Pemerintah terus berkomitmen dalam upaya peningkatan ketahanan kefarmasian dalam negeri khususnya dalam pengembangan fitofarmaka. Di Undang-Undang Nomor 17 Tahun 2023 tentang Kesehatan Pasal 325 juga disebutkan bahwa penelitian dan pengembangan obat bahan alam ditujukan untuk mewujudkan kemandirian industri farmasi nasional.
Direktur Ketahanan Kefarmasian dan Alat Kesehatan Roy Himawan mengatakan Indonesia dianugerahi kekayaan sumber daya hayati yang potensial untuk pengembangan fitofarmaka yang harus dimanfaatkan sepenuhnya. Kekayaan biodiversity dan kemampuan dalam penyediaan bahan baku merupakan modal dasar untuk mendukung pengembangan obat bahan alam.

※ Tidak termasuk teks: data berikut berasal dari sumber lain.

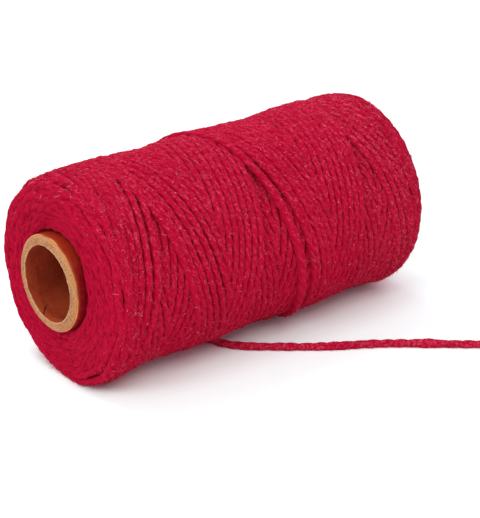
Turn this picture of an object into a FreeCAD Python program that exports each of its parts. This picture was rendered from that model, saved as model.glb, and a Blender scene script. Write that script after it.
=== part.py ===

“Kita sudah memiliki 11.000 produk jamu, lebih dari 70 produk obat herbal terstandar, namun baru 24 produk fitofarmaka” ungkapnya dalam Focus Group Discussion Penyusunan Rencana Aksi Gerakan Bersama Pengembangan Fitofarmaka di Jakarta pada 5-6 September 2023.
Lebih lanjut Himawan menambahkan bahwa 40 persen dari molekul obat yang disetujui FDA (Food and Drug Administration) selama 10 tahun terakhir bersumber dari bahan alam, dan 70 persen diindikasi sebagai anti kanker.

Pengobatan berbasis alami merupakan potensi terbesar untuk dikembangkan di negara kita, harapannya kita bisa semakin produktif untuk mengakselerasi sehingga produksi fitofarmaka semakin banyak di Indonesia. “Kenapa tidak bisa keluar dari Indonesia, sebuah tanaman obat yang menjadi unggulan, yang menjadi brand image dari Indonesia?” tanya Himawan.
Selain itu Himawan juga menjelaskan bahwa dalam rangka percepatan pengembangan dan pemanfaatan bahan alam, perlu dilakukan koordinasi yang intensif antara Kementerian/Lembaga, peneliti, maupun pelaku usaha. Oleh karena itu diperlukan rencana aksi gerakan bersama (Geber) dalam pengembangan fitofarmaka.
Dalam kesempatan yang sama, Asisten Deputi Bidang Peningkatan Pelayanan Kesehatan, Kemenko PMK, ibu Nia Reviani menyampaikan arahan Bapak Presiden untuk semua Kementerian/Lembaga bahwa “kita harus mengutamakan produk dalam negeri, bangga buatan Indonesia bukan hanya bidang kefarmasian dan alat kesehatan saja namun di semua sektor dan fitofarmaka juga menjadi fokus beliau” tegas Reviani.
Hal ini sejalan dengan Instruksi Presiden Nomor 2 Tahun 2022 tentang Percepatan Peningkatan Penggunaan Produk Dalam Negeri dan Produk Usaha Mikro, Usaha Kecil, dan Koperasi, dalam rangka menyukseskan Gerakan Nasional Bangga Buatan Indonesia (BBI).
“Dan diperkuat dengan Keputusan Menteri Koordinator Bidang Pembangunan Manusia dan Kebudayaan Nomor 22 Tahun 2019 tentang Satuan Tugas Percepatan Pengembangan dan Pemanfaatan Fitofarmaka yang menjadi acuan ketika kita berbicara kebijakan” ujar Reviani.
Satuan Tugas Percepatan Pengembangan dan Pemanfaatan Fitofarmaka terdiri dari lima bidang yakni bidang bahan baku, bidang teknologi manufaktur dan standarisasi, bidang uji klinik dan praklinik, bidang pelayanan kesehatan tradisional, dan bidang produksi dan promosi fitofarmaka, yang beranggotakan dari lintas Kementerian/Lembaga, Perguruan Tinggi, dan Asosiasi.